Si va quindi, dalla dialettica “fine a se stessa” e non nociva, se non a fomentare polemiche, a discutere su decisioni che potrebbero procurare enormi danni.
Ovviamente, io da soggetto che ha praticato sport attivo, so cosa significa fermarsi nei programmi di allenamento e quanto è dura la ripresa a pieno regime.
Ritengo che, con i dovuti accorgimenti, che è inutile ripetere, perché li conosciamo “a memoria”, debbano essere ripresi allenamenti modulati, valutando i rischi contingenti ad ogni tipologia di attività sportiva “agonistica”.

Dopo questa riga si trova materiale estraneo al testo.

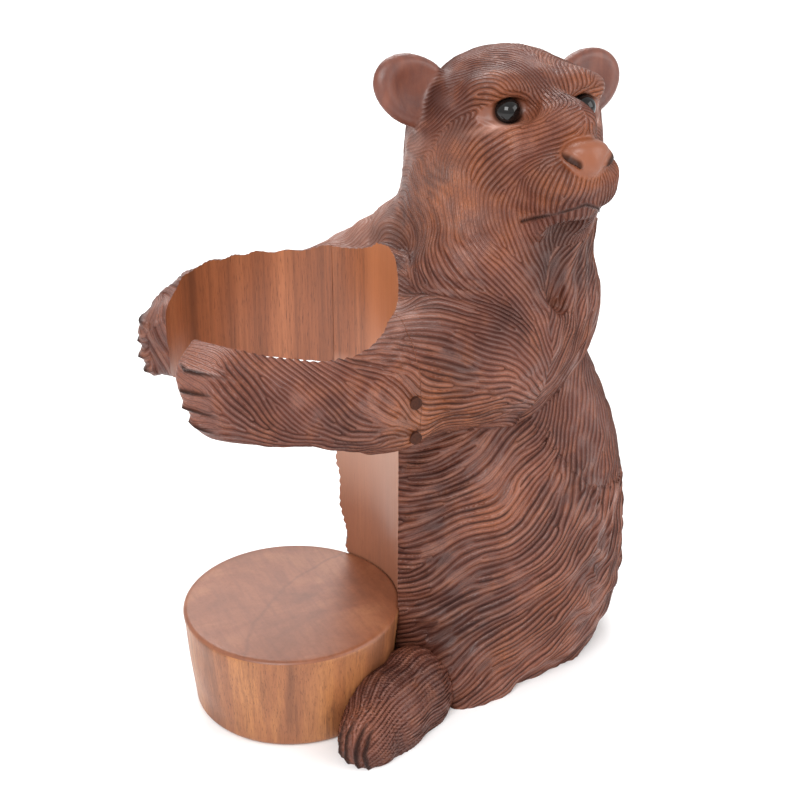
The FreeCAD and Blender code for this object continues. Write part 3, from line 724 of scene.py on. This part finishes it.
# single cuts on the left half of the face: the start of their measures, the measures left,
# forward and up, width, depth and whether the ends fade out
FACE_CUTS = (
    (EYE, ((11, -9, -1), (6, -2, 5.5), (0, 1, 7.5), (-6, 3, 4), (-9, 4, -1)), 1.5, 0.9, True),
    (EYE, ((11, -9, -1), (5, -1, -6), (-2, 3, -7), (-9, 4, -1)), 1.5, 0.6, True),
    (0, ((9.5, 54, -1.5), (8.2, 58, -4.0), (6.0, 60, -6.5), (4.2, 60, -8.0)), 2.5, 2.6, True),
    (0, ((16, 34, -26.5), (12, 44, -25.0), (7, 51, -23.6), (0, 55.6, -23.2)), 1.7, 1.7, False))


def face_cuts(points, tree):
    """Lids, nostrils and mouth as single cuts."""
    cut = np.zeros(len(points))
    for side in (-1, 1):
        for start, bends, width, depth, round_end in FACE_CUTS:
            path = [from_head(mirror(bend, side)) for bend in start + np.array(bends)]
            cut = np.maximum(cut, gouge(points, tree, path, width, depth, round_end))
    return cut


# cuts between the fingers: levels at the tip and behind it, and the angle where each ends
PAW_DROP = 6.0              # how much lower they lie on the right paw
CLAW_CUTS = ((180.5, 179.5, 125), (172.0, 172.5, 135), (165.0, 164.0, 133), (158.0, 156.5, 134))


def claw_cuts(points, tree):
    """Wedge cuts that part the fingers on the front of each paw."""
    cut = np.zeros(len(points))
    for profile, side, drop in ((LEFT_ARM, 1, 0.0), (RIGHT_ARM, -1, PAW_DROP)):
        def at(angle, level, out=0.0):
            outer = along_arm(profile, angle)[2] + out
            turn = math.radians(angle)
            return (outer * side * math.sin(turn), outer * math.cos(turn), level - drop)

        for tip, behind, end in CLAW_CUTS:
            path = [at(PAW_END + 1, tip, -4), at(PAW_END - 4, tip), at(PAW_END - 10, tip),
                    at(end, behind)]
            cut = np.maximum(cut, gouge(points, tree, path, 1.9, 2.0))
    return cut


def smooth_fingers(points):
    """1 on the tips of the paws, where the fur stops."""
    angle = np.degrees(np.arctan2(np.abs(points[:, 0]), points[:, 1]))
    on_ring = (points[:, 2] > 140) & (points[:, 2] < 200) & (points[:, 1] < 0)
    return step(PAW_END - 22, PAW_END - 12, angle) * on_ring


# place, reach and strength of worn stain on the body, on each side of the head, and of darkening:
# painted shade under the chin and where the foot meets the seat, darker stain in the other spots
THIN_STAIN = (((57, 36, 152), 17, 0.9), ((54, 58, 146), 14, 0.5), ((50, 76, 24), 14, 0.45),
              ((50, 80, 100), 14, 0.3), ((48, 100, 44), 12, 0.3), ((-57, 36, 152), 17, 0.9),
              ((30, 26, 168), 14, 0.3))
THIN_ON_HEAD = (((36, 14, -14), 22, 0.6), ((20, 34, 17), 13, 0.55), ((12, 50, -12), 9, 0.5),
                ((22, 34, -30), 13, 0.4))
# the first three spots are painted shade: two under the chin, one where the foot meets the seat
DARK_STAIN_AND_SHADE = (((44, 100, 211), 15, 0.8), ((41, 98, 196), 11, 0.7), ((38, 48, 36), 20, 0.9),
               ((33, 38, 66), 16, 0.35), ((44, 58, 116), 13, 0.35), ((46, 60, 190), 20, 0.25),
               ((45, 84, 122), 12, 0.4), ((48, 118, 70), 12, 0.25))


def stain_wear_and_shade(points):
    """How far the stain is worn and orange wood shows; below 0 it is darker, from thick stain and
    from painted shade where the ears meet the head, under the chin and where the foot meets the
    seat.
    """
    thin = np.zeros(len(points))
    for place, reach, share in THIN_STAIN:
        thin = np.maximum(thin, share * spot(points, place, reach))
    local = to_head(points)
    for side in (-1, 1):
        for place, reach, share in THIN_ON_HEAD:
            thin = np.maximum(thin, share * spot(local, mirror(place, side), reach))
    nose_gap = ((local - NOSE) ** 2).sum(1)
    thin = np.maximum(thin, 0.8 * np.exp(-(nose_gap / 12 ** 2) ** 2))
    # painted shade where each ear meets the head
    for side in (-1, 1):
        thin -= 0.6 * spot(local, mirror(EAR_ROOT, side), 9)
    # thick stain, and painted shade under the chin and where the foot meets the seat
    for place, reach, share in DARK_STAIN_AND_SHADE:
        thin -= share * spot(points, place, reach)
    return thin


def bear_waves(mesh, known, rounds):
    """Points, normals, depth of the gouge and the waves over a mesh of the bear.

    known holds each wave on the mesh's first points, or None.
    """
    points, normals = points_mm(mesh), normals_of(mesh)
    regions = bear_regions(points)
    direction, pitch, depth = bear_strokes(points, normals, regions)
    direction = turned(direction, normals, SWAY * wobble(points, SWAY_OVER, seed=3))
    pitch *= np.clip(1 + UNEVEN * wobble(points, UNEVEN_OVER, seed=11), 0.75, 1.35)
    across = np.cross(normals, direction)
    edges = edges_of(mesh)
    waves = []
    for length, count, start in zip(WAVES, rounds, known):
        if start is not None:
            start = np.concatenate((start, np.zeros(len(points) - len(start), np.complex64)))
        waves.append(groove_phase(points, edges, across, pitch * length, regions, count, start))
    return points, normals, depth, waves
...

La attuale stagione, aiuta ad una attività all’aria aperta preparatoria.
In questo momento, bisogna evitare l’agone, che spinge negli sport di squadra, alla vicinanza tra gli atleti.
Dobbiamo avere rispetto di tutto quello che è occorso e mettere tutti i mezzi possibili, per evitare una ripartenza dell’epidemia.
Purtroppo, a tutt’oggi l’unica difesa è evitare di contagiarsi e per molto tempo, anche dopo la “libera uscita”, dovremo rispettare quelle norme igienico-sanitarie, che non sono altro che i “fondamenta” dell’educazione civica.